Task – In the records below, find each line containing the word "part" and copy it.

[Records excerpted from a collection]
-=-=-
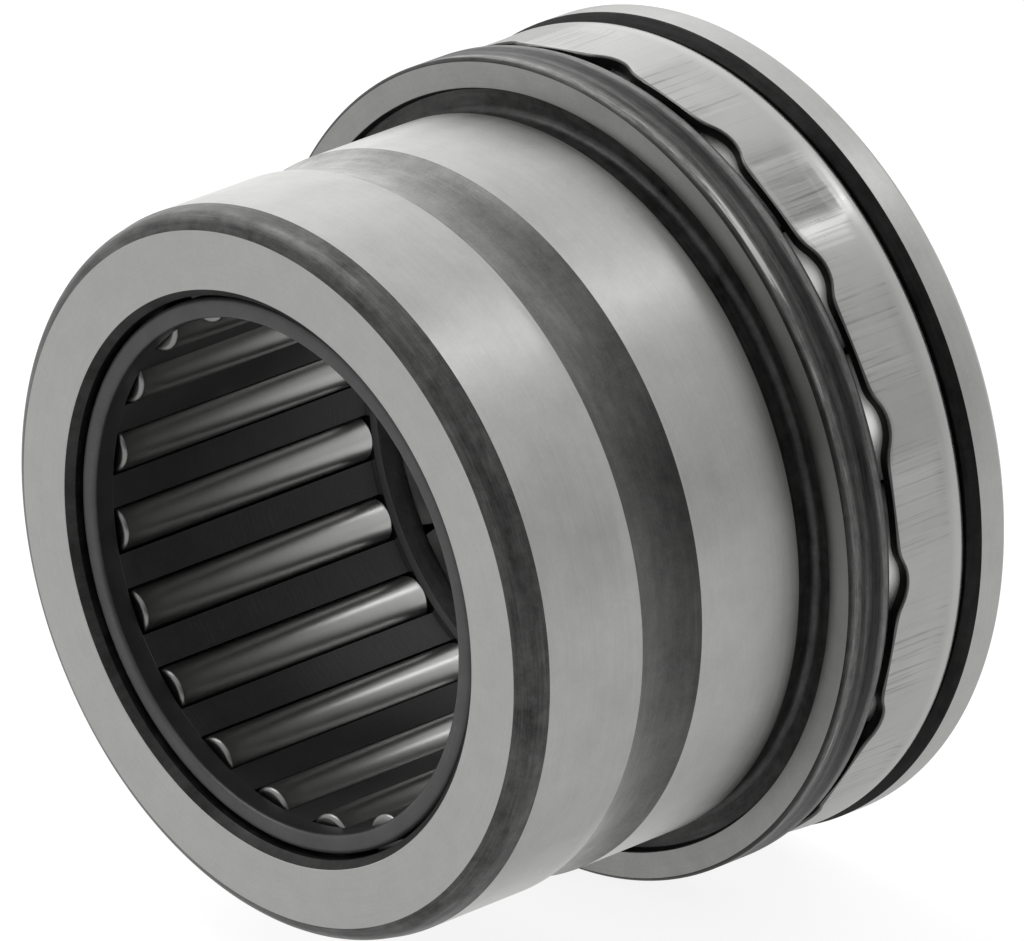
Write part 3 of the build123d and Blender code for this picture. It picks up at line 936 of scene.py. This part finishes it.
# ---------------------------------------------------------------------- floor
FLOOR_Z = -(FLANGE_R + 0.02) * MM
FLOOR_SIZE = 6.0                    # metres
FLOOR_CELLS = 8
FLOOR_LIFT = 0.72                   # share of plain glow seen by the camera
FLOOR_GLOW = 1.20
FLOOR_MIRROR_SHARE = 0.85           # share of plain glow seen in reflections
FLOOR_MIRROR_GLOW = 0.61


def floor_material():
    material = bpy.data.materials.new("floor_pale")
    material.use_nodes = True
    net = Net(material.node_tree)
    place = net.value("ShaderNodeTexCoord", output="Object")
    grey = net.noise(place, scale=30.0).remap(0.3, 0.7, 0.90, 0.93)
    paint = net.value("ShaderNodeBsdfDiffuse", {0: net.vector(grey, grey, grey)})
    path = net.node("ShaderNodeLightPath")
    from_camera = Value(net, path.outputs["Is Camera Ray"])
    from_mirror = Value(net, path.outputs["Is Glossy Ray"])
    seen = net.mix_shader(from_camera * FLOOR_LIFT, paint, net.emission(FLOOR_GLOW))
    shader = net.mix_shader(from_mirror * FLOOR_MIRROR_SHARE, seen,
                            net.emission(FLOOR_MIRROR_GLOW))
    net.node("ShaderNodeOutputMaterial", {0: shader})
    return material


def build_floor():
    mesh = bpy.data.meshes.new("floor")
    k, row = FLOOR_CELLS, FLOOR_CELLS + 1
    verts = [((i / k - 0.5) * FLOOR_SIZE, (j / k - 0.5) * FLOOR_SIZE, FLOOR_Z)
             for j in range(row) for i in range(row)]
    faces = [(j * row + i, j * row + i + 1, (j + 1) * row + i + 1, (j + 1) * row + i)
             for j in range(k) for i in range(k)]
    mesh.from_pydata(verts, [], faces)
    mesh.materials.append(floor_material())
    add_object("floor", mesh)


build_floor()

# ---------------------------------------------------------------------- light
# A soft room, brightest towards -X and dim on the opposite side
BRIGHT_SIDE = Vector((-0.85, 0.40, 0.35)).normalized()
# (cosine of the angle from the bright side, brightness)
ROOM_LEVELS = [
    (-1.0, 0.14), (-0.66, 0.18), (-0.40, 0.50), (0.02, 0.58), (0.48, 0.70),
    (0.86, 0.84), (0.95, 1.10), (1.0, 1.25)]
# Small soft box, mirrored by the ground cylinder
BOX_SIDE = Vector((0.2055, 0.6251, 0.7540)).normalized()
BOX_COSINES = (0.9945, 0.9994)      # outer edge and full strength
BOX_POWER = 3.2


def build_world():
    world = bpy.data.worlds.new("studio")
    bpy.context.scene.world = world
    world.use_nodes = True
    net = Net(world.node_tree)
    direction = net.value("ShaderNodeTexCoord", output="Generated")

    def cosine_to(side):
        return net.value("ShaderNodeVectorMath", {0: direction, 1: side}, "Value",
                         operation="DOT_PRODUCT")

    room = cosine_to(BRIGHT_SIDE).lookup(ROOM_LEVELS)
    box = cosine_to(BOX_SIDE).remap(*BOX_COSINES, 0.0, BOX_POWER, smooth=True)
    sky = net.value("ShaderNodeBackground", {0: room + box, 1: 1.0})
    net.node("ShaderNodeOutputWorld", {0: sky})


def area_light(name, place, width, height, power):
    """Rectangular light aimed at the origin; metres and watts."""
    light = bpy.data.lights.new(name, "AREA")
    light.shape = "RECTANGLE"
    light.size = width
    light.size_y = height
    light.energy = power
    ob = add_object(name, light)
    ob.location = place
    ob.rotation_mode = "QUATERNION"
    ob.rotation_quaternion = (-Vector(place)).to_track_quat("-Z", "Y")
    return ob


build_world()
area_light("key", (-0.45, -0.10, 0.75), width=0.6, height=0.6, power=2.5)
# reaches the balls alone, through the gap between flange and cage
fill = area_light("ball_fill", (0.56, -0.17, 0.20), width=0.70, height=0.40, power=3.0)
lit = bpy.data.collections.new("balls_lit")
for ball in balls:
    lit.objects.link(ball)
fill.light_linking.receiver_collection = lit

# --------------------------------------------------------------------- camera
CAMERA_PLACE = Vector((500.8, -467.87, 303.5))
CAMERA_RIGHT = Vector((0.6835, 0.7299, 0.0))
CAMERA_FORWARD = Vector((-0.6675, 0.6251, -0.4047))
SLIDE_RIGHT = 0.154                 # centres the bearing in the frame
SLIDE_UP = 0.990
LENS = 539.6664
SENSOR_WIDTH = 36.0


def build_camera():
    right = CAMERA_RIGHT.normalized()
    forward = CAMERA_FORWARD.normalized()
    up = right.cross(forward).normalized()
    right = forward.cross(up).normalized()
    camera = bpy.data.cameras.new("cam")
    camera.lens = LENS
    camera.sensor_width = SENSOR_WIDTH
    camera.clip_start = 0.05
    camera.clip_end = 20.0
    ob = add_object("cam", camera)
    pose = Matrix((right, up, -forward)).transposed().to_4x4()
    pose.translation = (CAMERA_PLACE + right * SLIDE_RIGHT + up * SLIDE_UP) * MM
    ob.matrix_world = pose
    bpy.context.scene.camera = ob


build_camera()
view = bpy.context.scene.view_settings
view.view_transform = "Standard"
view.look = "None"
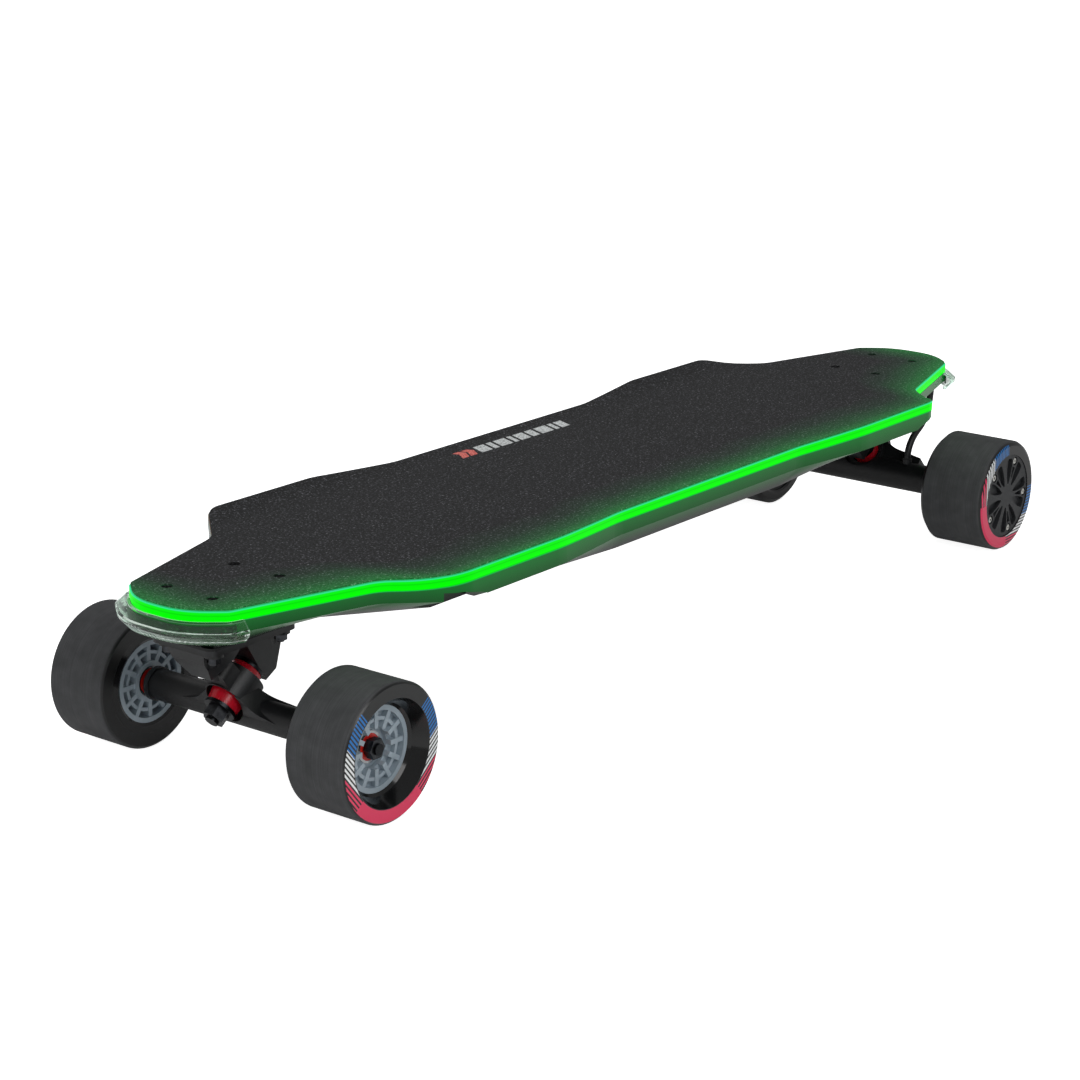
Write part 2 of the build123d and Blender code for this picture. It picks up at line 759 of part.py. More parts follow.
-=-=-
Solution –
Write part 3 of the build123d and Blender code for this picture. It picks up at line 936 of scene.py. This part finishes it.
Write part 2 of the build123d and Blender code for this picture. It picks up at line 759 of part.py. More parts follow.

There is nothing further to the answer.